Scientists have grown a miniature brain in a dish that linked up to a mouse’s spinal cord and surrounding muscles – an advance that promises to accelerate the study of injury or degeneration of axon tracts, such as spinal cord injury.
Scientists at the Medical Research Council’s Laboratory of Molecular Biology in Cambridge have created one of the sophisticated ‘organoids’ ever grown in the lab. All from human stem cells – basic cells that can become almost any type of cell in the body.
This is the first time an organoid developed enough awareness to reach out and connect itself spinal cord cells. And astoundingly, it made muscle tissue twitch.
“We like to think of them as mini-brains on the move,” Madeline Lancaster of Cambridge University – who led the experiment with the Medical Research Council’s Laboratory of Molecular Biology and published the results in Nature: Neuroscience – told the Guardian.

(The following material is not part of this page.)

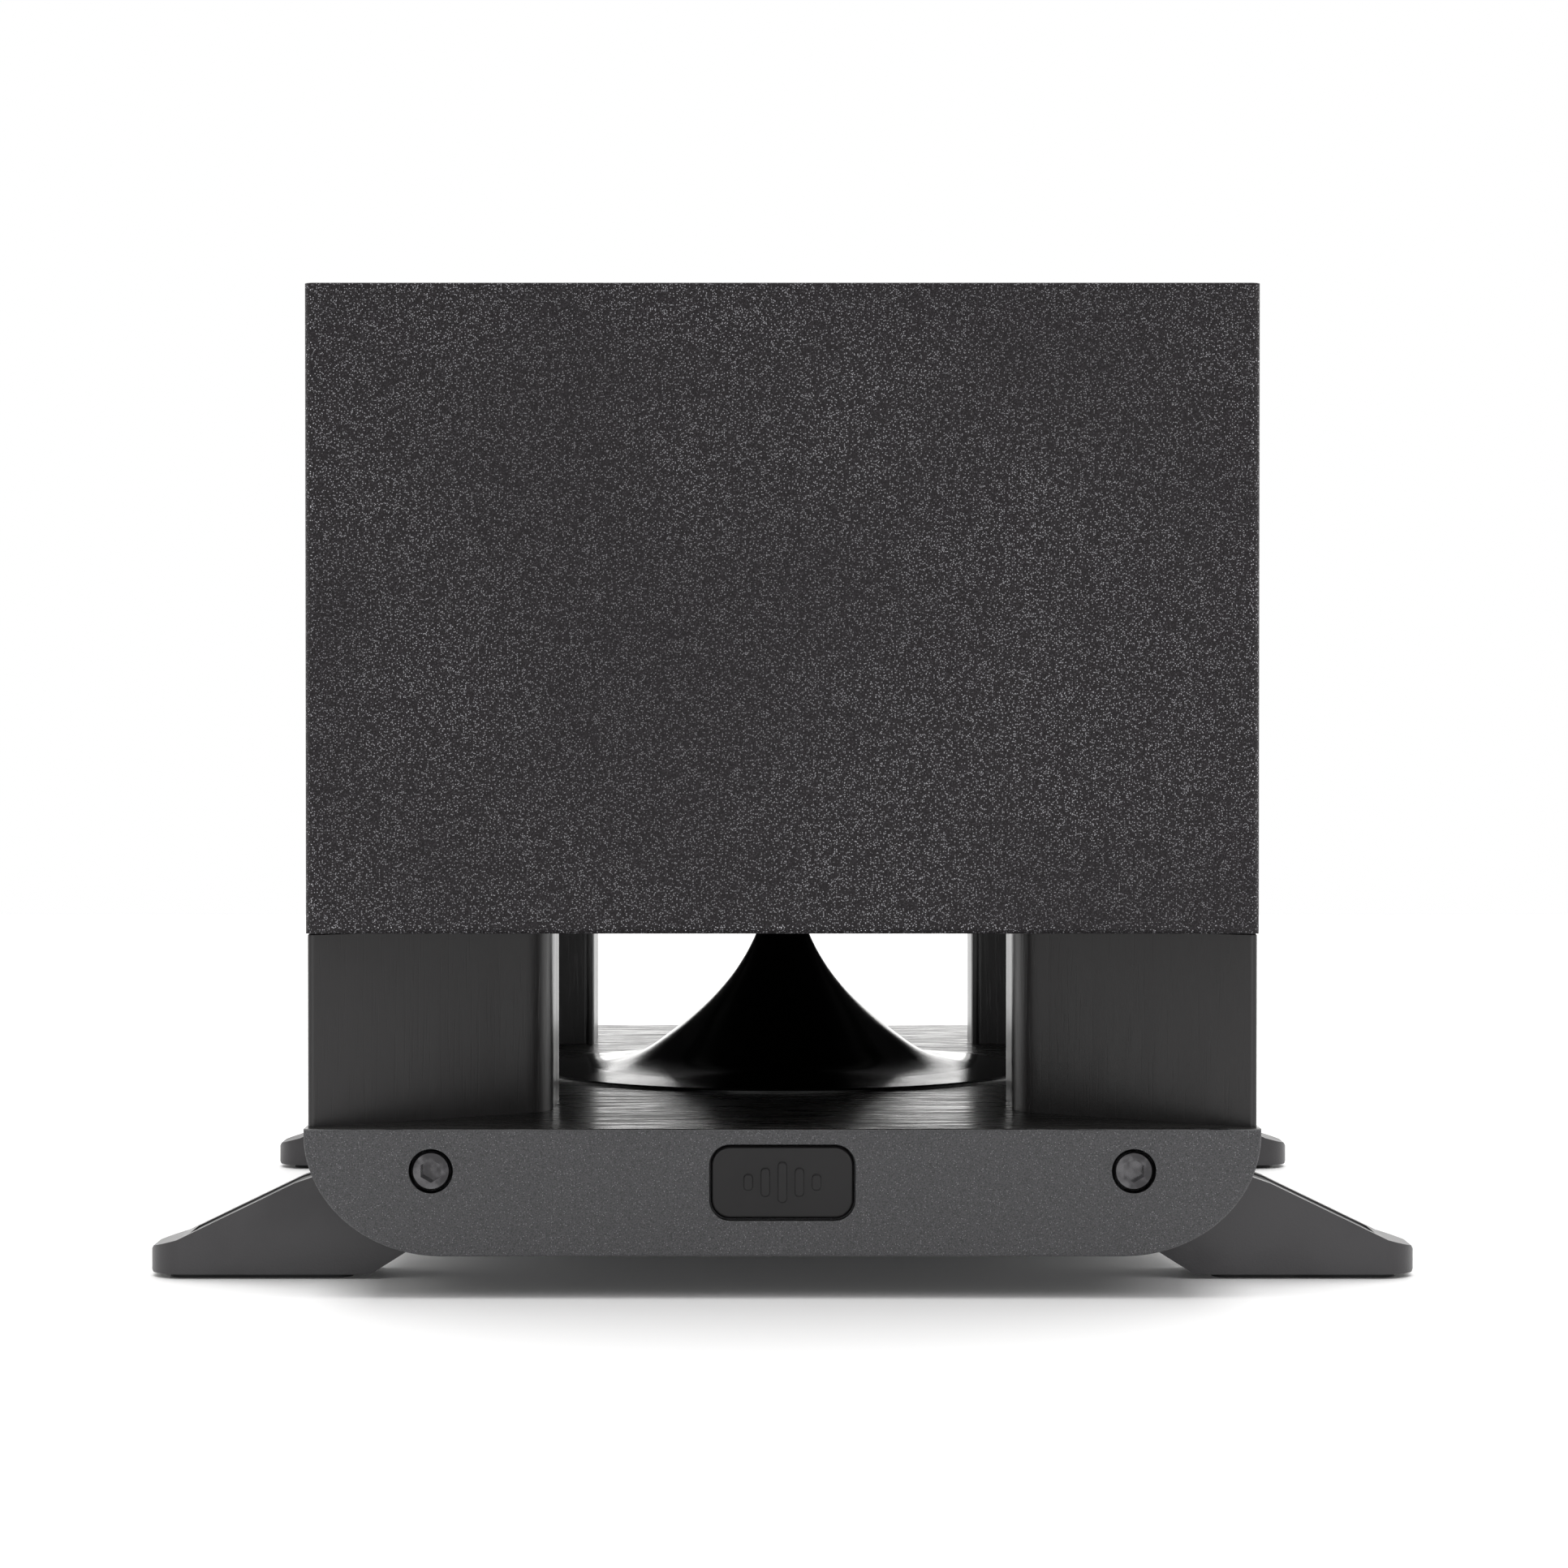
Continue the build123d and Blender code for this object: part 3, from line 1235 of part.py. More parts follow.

While the researchers say it’s “too small and primitive to have anything approaching thoughts, feelings or consciousness,” the researchers say the organoid is made of couple million neurons – approaching the complexity of the brain of a 12-16 week-old human fetus.
Air-liquid interface culture allows organoid to grow
The size of an organoid has been previously limited by the ability to access nutrient and oxygen supply and once it matured past a certain critical phase, the centre starved.
In this research, scientists employed what they called an “air-liquid interface culture.”
Each organoid was sliced into half a millimetre-thick slices and attached to a membrane that was then placed in nutrient-rich liquid.
This allowed the central neurons of each ALI-CO (for “air-liquid interface cerebral organoid”) to continue receiving nutrients from below and oxygen from the air above, allowing it survive and continue produce new, healthy cells for over a year.
Organoid reaches out and connect itself to spinal cord cells
After placing a tiny one millimetre-long piece of spinal cord and back muscle from a mouse next to the germinating mini-brain, the researchers watched as it sent out neural ‘tendrils’ to intertwine with the spine, eventually sending out electrical impulses and causing the mouse muscle to twitch.
After 2–3 weeks in co-culture,” the report explains, “dense axon tracts from the ALI-COs could be seen innervating the mouse spinal cord, and synapses were visible between human projecting axons and neurons of the mouse spinal cord.“
Live imaging of the ALI-COs’ slice cultures revealed that axons, the nerve fibres that connect neurons, produced healthy outgrowths “reminiscent of nerve tracts”.
“With our enthusiasm for getting emerging treatments to the people who need them as soon as possible, it’s easy to forget just how much we don’t know about spinal cord neurogenesis,” said SpinalCure Australia’s CEO Duncan Wallace.
It’s great to see such a fascinating advance, not only for our understanding of spinal cord injury but also for brain injury and other neurodegenerative conditions,” added Mr Wallace.